## STORED ROWS:
•••••

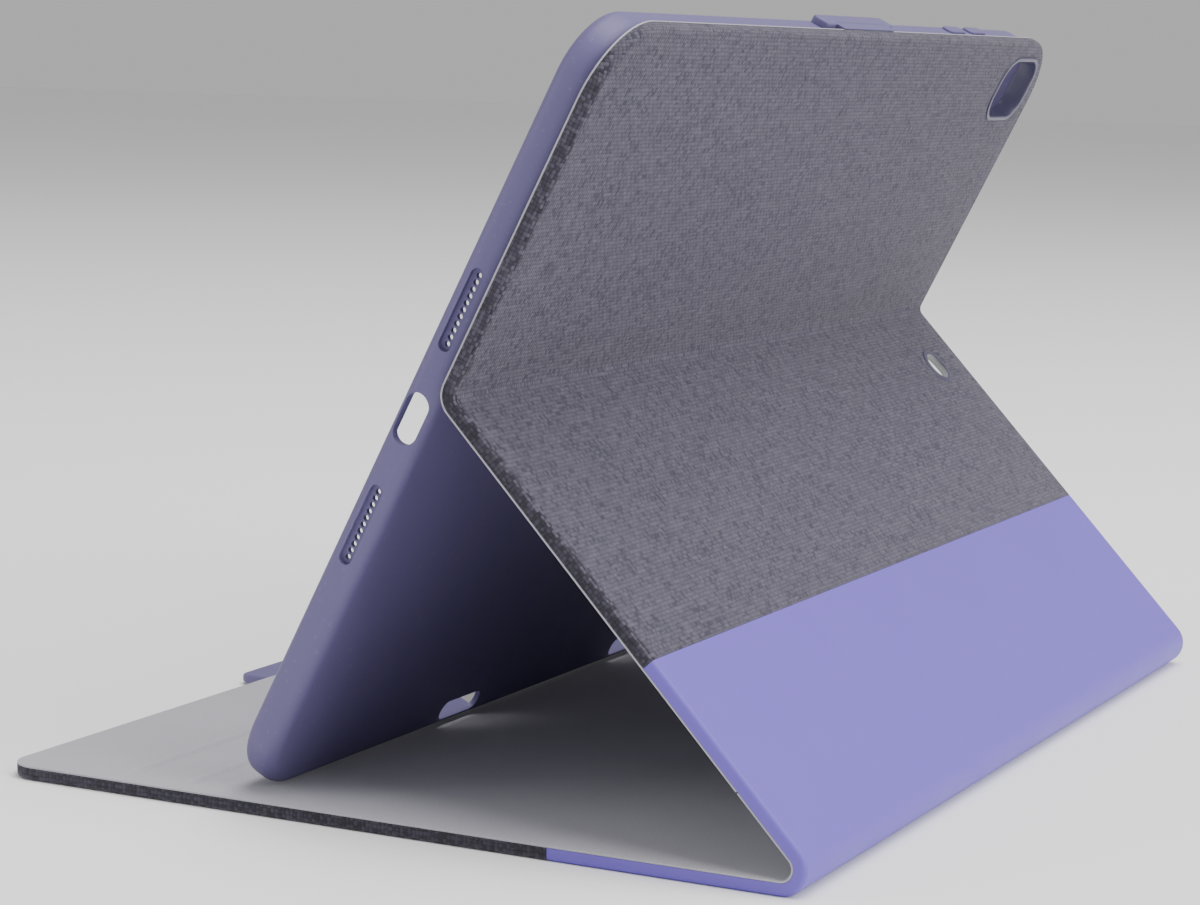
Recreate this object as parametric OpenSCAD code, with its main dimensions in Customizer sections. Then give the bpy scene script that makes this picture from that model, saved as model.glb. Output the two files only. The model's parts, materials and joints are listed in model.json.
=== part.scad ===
// Folding stand case for a 10-inch tablet, standing on its open front cover.
// Every panel is drawn flat in the same way: its lining face lies at z = 0, its outer face at
// z = -panel_t, x runs along the width and y runs from the spine towards the top edge.

/* [Tablet] */
// Length of the tablet that the tray holds
tablet_w = 250.6; // [245:0.1:255]
// Height of the tablet that the tray holds
tablet_h = 174.1; // [170:0.1:178]
// Thickness of the tablet
tablet_t = 6.1; // [6:0.1:6.6]

/* [Tray] */
// Thickness of the tray's side walls
wall_t = 2.1; // [1.9:0.1:2.6]
// Thickness of the tray's back
tray_back_t = 1.2; // [1.1:0.1:1.6]
// Room between the tablet and each wall
tablet_gap = 0.4; // [0.2:0.1:0.6]
// Thickness of the lip that holds the tablet in
lip_t = 0.9; // [0.8:0.1:1.3]
// How far the lip reaches over the tablet
lip_reach = 1.6; // [1:0.1:2.2]
// Radius of the tray's corners, seen from the back
tray_r = 14; // [12:0.5:16]
// Radius of the rounding along the tray's long edges
tray_edge_r = 3; // [2:0.5:3.5]

/* [Panels] */
// Width of the three panels
case_w = 262; // [258:1:270]
// Whole thickness of a panel
panel_t = 3.2; // [3:0.1:3.6]
// Thickness of the pale lining
lining_t = 0.9; // [0.7:0.1:1]
// Thickness of the outer skin
skin_t = 0.8; // [0.6:0.1:0.9]
// Width of the skin that wraps round a board's edge
wrap_w = 1.5; // [1.2:0.1:2]
// Radius of the upper panel's top corners
panel_r = 17; // [14:1:20]
// Radius of the front cover's free corners
front_corner_r = 7; // [5:1:16]
// Length of the front cover from the spine's crease to its free edge
front_len = 186.5; // [184:0.5:190]
// Length from the spine's crease to the fold in the back
lower_len = 118.7; // [117:0.1:121]
// Length from the fold to the top edge
upper_len = 83.5; // [82:0.5:86]
// Length of the tray that hangs below the fold
tray_below = 97; // [95:0.5:97]
// Width of the smooth band on the back, measured from the spine's crease
back_band = 51.4; // [45:0.1:60]
// Width of the smooth band on the front cover
front_band_w = 55; // [45:1:60]
// Radius inside the spine's crease
crease_r = 2.4; // [2:0.1:3]

/* [Stand] */
// Angle between the front cover and the lower back panel
spine_angle = 46.5; // [46.5:0.5:50]
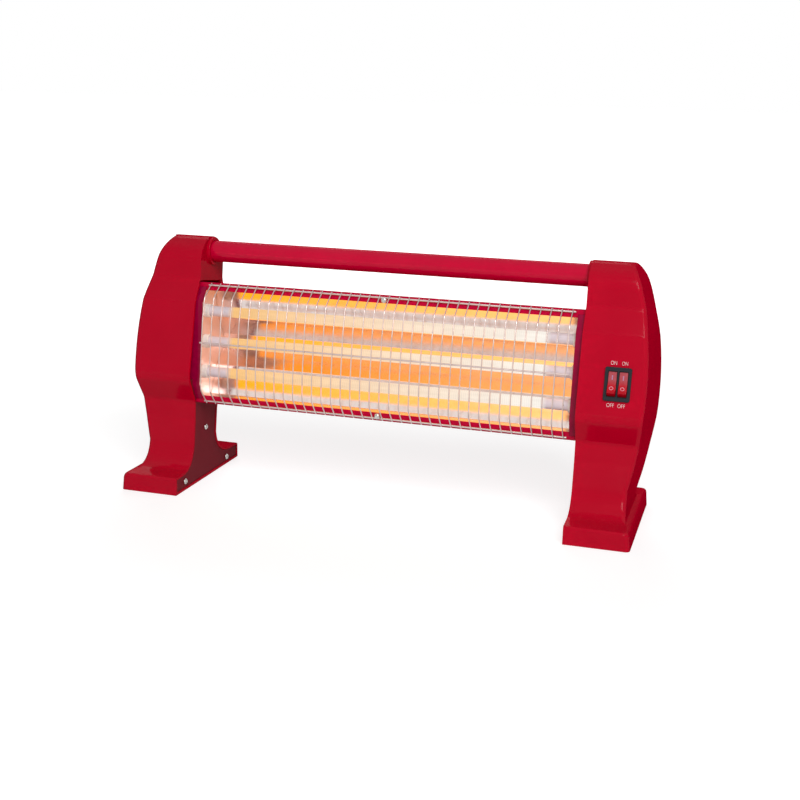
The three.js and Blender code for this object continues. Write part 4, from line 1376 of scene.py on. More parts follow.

•••••

## GIVEN TASK:
Without changing anything, quote the lines from the top of the data to the line that contains "the top edge.", including that line.

## RESPONSE FOR THIS EXERCISE:
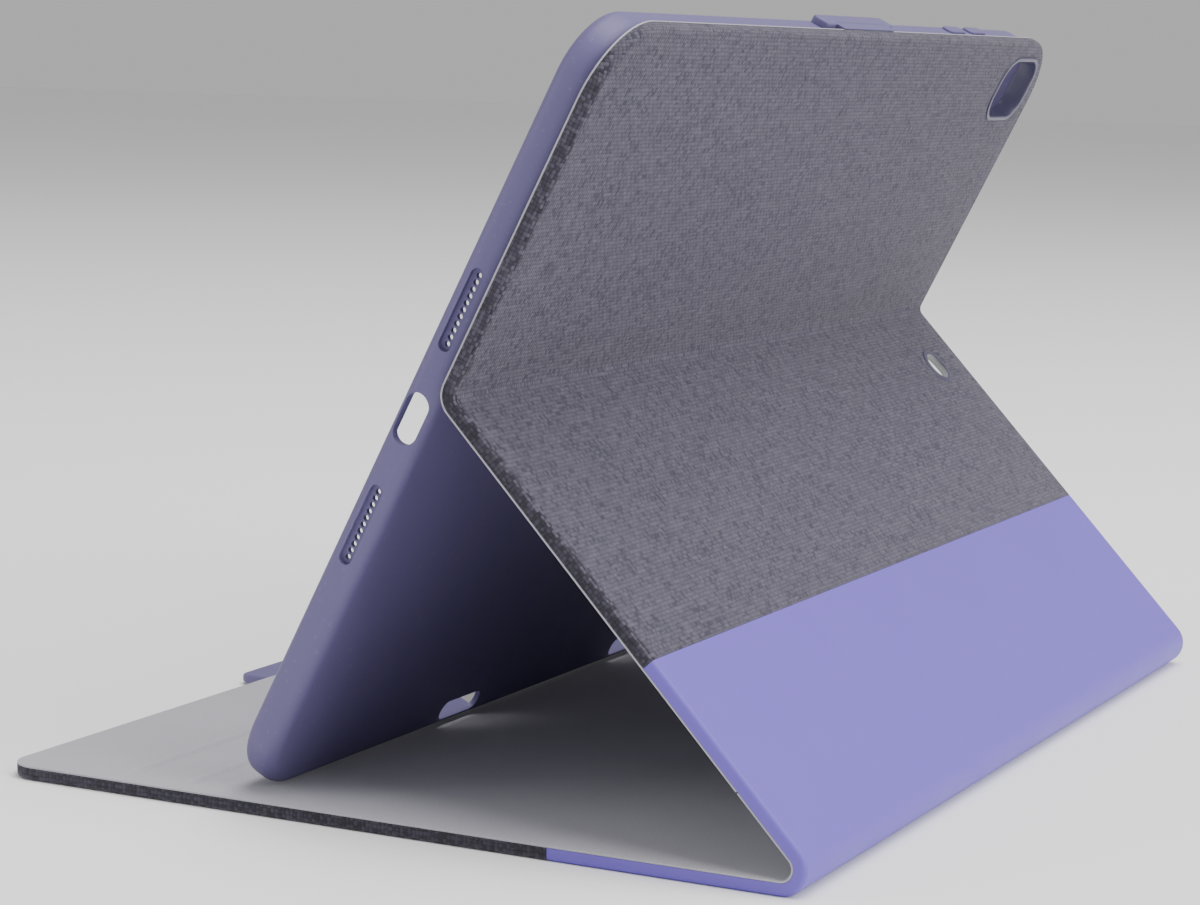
Recreate this object as parametric OpenSCAD code, with its main dimensions in Customizer sections. Then give the bpy scene script that makes this picture from that model, saved as model.glb. Output the two files only. The model's parts, materials and joints are listed in model.json.
=== part.scad ===
// Folding stand case for a 10-inch tablet, standing on its open front cover.
// Every panel is drawn flat in the same way: its lining face lies at z = 0, its outer face at
// z = -panel_t, x runs along the width and y runs from the spine towards the top edge.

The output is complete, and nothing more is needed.